■ Aim of the exercise ■
The data below needs to be returned exactly, line for line.

--- BEGIN ---

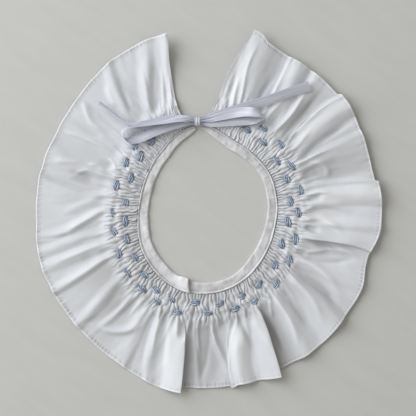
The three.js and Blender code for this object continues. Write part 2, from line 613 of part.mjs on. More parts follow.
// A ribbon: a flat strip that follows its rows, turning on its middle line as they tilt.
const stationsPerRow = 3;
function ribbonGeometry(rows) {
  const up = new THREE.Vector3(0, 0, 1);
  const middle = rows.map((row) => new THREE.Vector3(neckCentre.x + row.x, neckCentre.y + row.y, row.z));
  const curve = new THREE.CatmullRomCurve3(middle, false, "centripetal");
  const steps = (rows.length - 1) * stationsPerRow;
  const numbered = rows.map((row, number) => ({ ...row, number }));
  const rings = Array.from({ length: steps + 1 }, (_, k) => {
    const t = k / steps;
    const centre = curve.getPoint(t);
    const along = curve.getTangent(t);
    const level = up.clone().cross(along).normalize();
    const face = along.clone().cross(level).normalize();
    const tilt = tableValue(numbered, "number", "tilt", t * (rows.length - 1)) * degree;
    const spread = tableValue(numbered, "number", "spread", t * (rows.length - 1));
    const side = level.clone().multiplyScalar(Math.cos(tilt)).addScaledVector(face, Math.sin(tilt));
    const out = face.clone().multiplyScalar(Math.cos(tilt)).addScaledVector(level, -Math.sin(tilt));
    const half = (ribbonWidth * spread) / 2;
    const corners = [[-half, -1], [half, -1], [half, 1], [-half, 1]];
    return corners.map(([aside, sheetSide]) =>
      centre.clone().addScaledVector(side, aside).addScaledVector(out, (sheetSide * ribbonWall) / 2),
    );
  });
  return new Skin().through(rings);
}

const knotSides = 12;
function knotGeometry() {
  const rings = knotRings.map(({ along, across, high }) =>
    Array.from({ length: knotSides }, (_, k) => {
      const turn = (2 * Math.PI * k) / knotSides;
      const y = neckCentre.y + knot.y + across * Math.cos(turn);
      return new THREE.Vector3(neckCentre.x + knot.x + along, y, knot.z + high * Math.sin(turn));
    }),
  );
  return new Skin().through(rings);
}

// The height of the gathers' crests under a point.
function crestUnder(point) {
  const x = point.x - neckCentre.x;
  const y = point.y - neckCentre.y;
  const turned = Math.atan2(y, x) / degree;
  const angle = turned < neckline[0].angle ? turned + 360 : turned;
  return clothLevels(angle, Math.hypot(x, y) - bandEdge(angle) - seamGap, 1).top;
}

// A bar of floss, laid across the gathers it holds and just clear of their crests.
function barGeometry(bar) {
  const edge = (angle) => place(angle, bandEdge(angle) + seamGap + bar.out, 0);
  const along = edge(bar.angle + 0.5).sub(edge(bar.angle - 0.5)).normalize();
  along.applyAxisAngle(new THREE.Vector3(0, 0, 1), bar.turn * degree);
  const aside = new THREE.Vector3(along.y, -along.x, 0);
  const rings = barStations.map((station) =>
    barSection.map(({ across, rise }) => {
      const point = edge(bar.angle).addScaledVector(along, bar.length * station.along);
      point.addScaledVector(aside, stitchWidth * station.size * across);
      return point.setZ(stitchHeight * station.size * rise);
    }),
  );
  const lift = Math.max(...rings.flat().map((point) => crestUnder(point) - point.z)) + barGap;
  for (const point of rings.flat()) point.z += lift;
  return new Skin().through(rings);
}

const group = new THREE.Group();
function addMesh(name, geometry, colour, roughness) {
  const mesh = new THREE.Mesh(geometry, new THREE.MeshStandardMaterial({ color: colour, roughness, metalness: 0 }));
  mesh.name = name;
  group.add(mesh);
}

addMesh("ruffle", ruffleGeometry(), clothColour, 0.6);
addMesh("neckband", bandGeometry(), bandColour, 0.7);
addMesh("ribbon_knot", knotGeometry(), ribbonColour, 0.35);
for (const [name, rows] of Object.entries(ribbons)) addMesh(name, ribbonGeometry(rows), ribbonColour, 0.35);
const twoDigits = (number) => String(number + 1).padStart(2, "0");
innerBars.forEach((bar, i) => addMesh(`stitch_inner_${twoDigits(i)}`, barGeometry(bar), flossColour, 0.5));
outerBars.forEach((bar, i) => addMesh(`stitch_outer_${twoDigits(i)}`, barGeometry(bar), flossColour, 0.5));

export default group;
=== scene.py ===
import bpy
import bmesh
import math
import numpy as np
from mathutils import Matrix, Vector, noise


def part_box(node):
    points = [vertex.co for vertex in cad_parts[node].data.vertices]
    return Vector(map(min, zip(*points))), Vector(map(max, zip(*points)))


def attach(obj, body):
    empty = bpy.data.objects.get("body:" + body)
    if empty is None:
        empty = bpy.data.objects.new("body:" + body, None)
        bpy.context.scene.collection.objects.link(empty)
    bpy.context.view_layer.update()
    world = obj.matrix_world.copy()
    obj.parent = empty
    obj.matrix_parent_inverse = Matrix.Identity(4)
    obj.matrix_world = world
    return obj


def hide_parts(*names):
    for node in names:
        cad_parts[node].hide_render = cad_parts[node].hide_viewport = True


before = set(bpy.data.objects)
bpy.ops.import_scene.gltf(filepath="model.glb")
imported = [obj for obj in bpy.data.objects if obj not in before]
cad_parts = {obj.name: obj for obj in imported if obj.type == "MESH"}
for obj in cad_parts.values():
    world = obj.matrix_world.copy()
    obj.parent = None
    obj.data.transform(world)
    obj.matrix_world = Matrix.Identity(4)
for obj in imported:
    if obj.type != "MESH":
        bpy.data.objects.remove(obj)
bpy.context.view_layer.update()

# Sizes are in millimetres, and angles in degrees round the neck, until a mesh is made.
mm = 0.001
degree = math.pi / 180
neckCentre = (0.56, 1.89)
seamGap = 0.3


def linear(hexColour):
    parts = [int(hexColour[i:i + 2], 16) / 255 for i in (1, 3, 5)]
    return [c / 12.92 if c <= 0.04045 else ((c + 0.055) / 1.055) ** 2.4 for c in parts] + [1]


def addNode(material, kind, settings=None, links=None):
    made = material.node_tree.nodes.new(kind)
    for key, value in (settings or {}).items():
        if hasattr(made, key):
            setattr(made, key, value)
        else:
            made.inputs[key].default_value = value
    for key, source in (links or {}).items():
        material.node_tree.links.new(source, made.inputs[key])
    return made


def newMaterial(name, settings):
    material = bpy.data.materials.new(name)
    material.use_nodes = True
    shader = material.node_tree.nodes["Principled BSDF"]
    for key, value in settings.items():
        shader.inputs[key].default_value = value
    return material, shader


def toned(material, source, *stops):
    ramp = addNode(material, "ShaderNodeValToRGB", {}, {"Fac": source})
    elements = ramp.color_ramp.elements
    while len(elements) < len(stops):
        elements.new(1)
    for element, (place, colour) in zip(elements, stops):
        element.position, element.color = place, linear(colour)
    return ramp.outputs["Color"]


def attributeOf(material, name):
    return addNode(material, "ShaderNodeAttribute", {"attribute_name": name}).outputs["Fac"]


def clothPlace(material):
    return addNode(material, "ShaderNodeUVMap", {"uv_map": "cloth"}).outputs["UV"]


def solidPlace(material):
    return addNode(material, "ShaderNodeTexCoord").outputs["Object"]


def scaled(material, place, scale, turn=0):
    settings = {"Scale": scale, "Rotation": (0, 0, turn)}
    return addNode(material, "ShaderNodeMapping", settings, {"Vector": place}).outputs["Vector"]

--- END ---

■ Task result ■
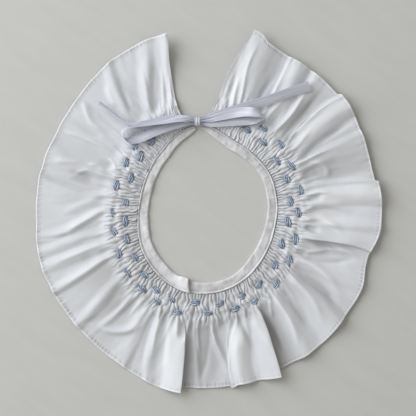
The three.js and Blender code for this object continues. Write part 2, from line 613 of part.mjs on. More parts follow.
// A ribbon: a flat strip that follows its rows, turning on its middle line as they tilt.
const stationsPerRow = 3;
function ribbonGeometry(rows) {
  const up = new THREE.Vector3(0, 0, 1);
  const middle = rows.map((row) => new THREE.Vector3(neckCentre.x + row.x, neckCentre.y + row.y, row.z));
  const curve = new THREE.CatmullRomCurve3(middle, false, "centripetal");
  const steps = (rows.length - 1) * stationsPerRow;
  const numbered = rows.map((row, number) => ({ ...row, number }));
  const rings = Array.from({ length: steps + 1 }, (_, k) => {
    const t = k / steps;
    const centre = curve.getPoint(t);
    const along = curve.getTangent(t);
    const level = up.clone().cross(along).normalize();
    const face = along.clone().cross(level).normalize();
    const tilt = tableValue(numbered, "number", "tilt", t * (rows.length - 1)) * degree;
    const spread = tableValue(numbered, "number", "spread", t * (rows.length - 1));
    const side = level.clone().multiplyScalar(Math.cos(tilt)).addScaledVector(face, Math.sin(tilt));
    const out = face.clone().multiplyScalar(Math.cos(tilt)).addScaledVector(level, -Math.sin(tilt));
    const half = (ribbonWidth * spread) / 2;
    const corners = [[-half, -1], [half, -1], [half, 1], [-half, 1]];
    return corners.map(([aside, sheetSide]) =>
      centre.clone().addScaledVector(side, aside).addScaledVector(out, (sheetSide * ribbonWall) / 2),
    );
  });
  return new Skin().through(rings);
}

const knotSides = 12;
function knotGeometry() {
  const rings = knotRings.map(({ along, across, high }) =>
    Array.from({ length: knotSides }, (_, k) => {
      const turn = (2 * Math.PI * k) / knotSides;
      const y = neckCentre.y + knot.y + across * Math.cos(turn);
      return new THREE.Vector3(neckCentre.x + knot.x + along, y, knot.z + high * Math.sin(turn));
    }),
  );
  return new Skin().through(rings);
}

// The height of the gathers' crests under a point.
function crestUnder(point) {
  const x = point.x - neckCentre.x;
  const y = point.y - neckCentre.y;
  const turned = Math.atan2(y, x) / degree;
  const angle = turned < neckline[0].angle ? turned + 360 : turned;
  return clothLevels(angle, Math.hypot(x, y) - bandEdge(angle) - seamGap, 1).top;
}

// A bar of floss, laid across the gathers it holds and just clear of their crests.
function barGeometry(bar) {
  const edge = (angle) => place(angle, bandEdge(angle) + seamGap + bar.out, 0);
  const along = edge(bar.angle + 0.5).sub(edge(bar.angle - 0.5)).normalize();
  along.applyAxisAngle(new THREE.Vector3(0, 0, 1), bar.turn * degree);
  const aside = new THREE.Vector3(along.y, -along.x, 0);
  const rings = barStations.map((station) =>
    barSection.map(({ across, rise }) => {
      const point = edge(bar.angle).addScaledVector(along, bar.length * station.along);
      point.addScaledVector(aside, stitchWidth * station.size * across);
      return point.setZ(stitchHeight * station.size * rise);
    }),
  );
  const lift = Math.max(...rings.flat().map((point) => crestUnder(point) - point.z)) + barGap;
  for (const point of rings.flat()) point.z += lift;
  return new Skin().through(rings);
}

const group = new THREE.Group();
function addMesh(name, geometry, colour, roughness) {
  const mesh = new THREE.Mesh(geometry, new THREE.MeshStandardMaterial({ color: colour, roughness, metalness: 0 }));
  mesh.name = name;
  group.add(mesh);
}

addMesh("ruffle", ruffleGeometry(), clothColour, 0.6);
addMesh("neckband", bandGeometry(), bandColour, 0.7);
addMesh("ribbon_knot", knotGeometry(), ribbonColour, 0.35);
for (const [name, rows] of Object.entries(ribbons)) addMesh(name, ribbonGeometry(rows), ribbonColour, 0.35);
const twoDigits = (number) => String(number + 1).padStart(2, "0");
innerBars.forEach((bar, i) => addMesh(`stitch_inner_${twoDigits(i)}`, barGeometry(bar), flossColour, 0.5));
outerBars.forEach((bar, i) => addMesh(`stitch_outer_${twoDigits(i)}`, barGeometry(bar), flossColour, 0.5));

export default group;
=== scene.py ===
import bpy
import bmesh
import math
import numpy as np
from mathutils import Matrix, Vector, noise


def part_box(node):
    points = [vertex.co for vertex in cad_parts[node].data.vertices]
    return Vector(map(min, zip(*points))), Vector(map(max, zip(*points)))


def attach(obj, body):
    empty = bpy.data.objects.get("body:" + body)
    if empty is None:
        empty = bpy.data.objects.new("body:" + body, None)
        bpy.context.scene.collection.objects.link(empty)
    bpy.context.view_layer.update()
    world = obj.matrix_world.copy()
    obj.parent = empty
    obj.matrix_parent_inverse = Matrix.Identity(4)
    obj.matrix_world = world
    return obj


def hide_parts(*names):
    for node in names:
        cad_parts[node].hide_render = cad_parts[node].hide_viewport = True


before = set(bpy.data.objects)
bpy.ops.import_scene.gltf(filepath="model.glb")
imported = [obj for obj in bpy.data.objects if obj not in before]
cad_parts = {obj.name: obj for obj in imported if obj.type == "MESH"}
for obj in cad_parts.values():
    world = obj.matrix_world.copy()
    obj.parent = None
    obj.data.transform(world)
    obj.matrix_world = Matrix.Identity(4)
for obj in imported:
    if obj.type != "MESH":
        bpy.data.objects.remove(obj)
bpy.context.view_layer.update()

# Sizes are in millimetres, and angles in degrees round the neck, until a mesh is made.
mm = 0.001
degree = math.pi / 180
neckCentre = (0.56, 1.89)
seamGap = 0.3


def linear(hexColour):
    parts = [int(hexColour[i:i + 2], 16) / 255 for i in (1, 3, 5)]
    return [c / 12.92 if c <= 0.04045 else ((c + 0.055) / 1.055) ** 2.4 for c in parts] + [1]


def addNode(material, kind, settings=None, links=None):
    made = material.node_tree.nodes.new(kind)
    for key, value in (settings or {}).items():
        if hasattr(made, key):
            setattr(made, key, value)
        else:
            made.inputs[key].default_value = value
    for key, source in (links or {}).items():
        material.node_tree.links.new(source, made.inputs[key])
    return made


def newMaterial(name, settings):
    material = bpy.data.materials.new(name)
    material.use_nodes = True
    shader = material.node_tree.nodes["Principled BSDF"]
    for key, value in settings.items():
        shader.inputs[key].default_value = value
    return material, shader


def toned(material, source, *stops):
    ramp = addNode(material, "ShaderNodeValToRGB", {}, {"Fac": source})
    elements = ramp.color_ramp.elements
    while len(elements) < len(stops):
        elements.new(1)
    for element, (place, colour) in zip(elements, stops):
        element.position, element.color = place, linear(colour)
    return ramp.outputs["Color"]


def attributeOf(material, name):
    return addNode(material, "ShaderNodeAttribute", {"attribute_name": name}).outputs["Fac"]


def clothPlace(material):
    return addNode(material, "ShaderNodeUVMap", {"uv_map": "cloth"}).outputs["UV"]


def solidPlace(material):
    return addNode(material, "ShaderNodeTexCoord").outputs["Object"]


def scaled(material, place, scale, turn=0):
    settings = {"Scale": scale, "Rotation": (0, 0, turn)}
    return addNode(material, "ShaderNodeMapping", settings, {"Vector": place}).outputs["Vector"]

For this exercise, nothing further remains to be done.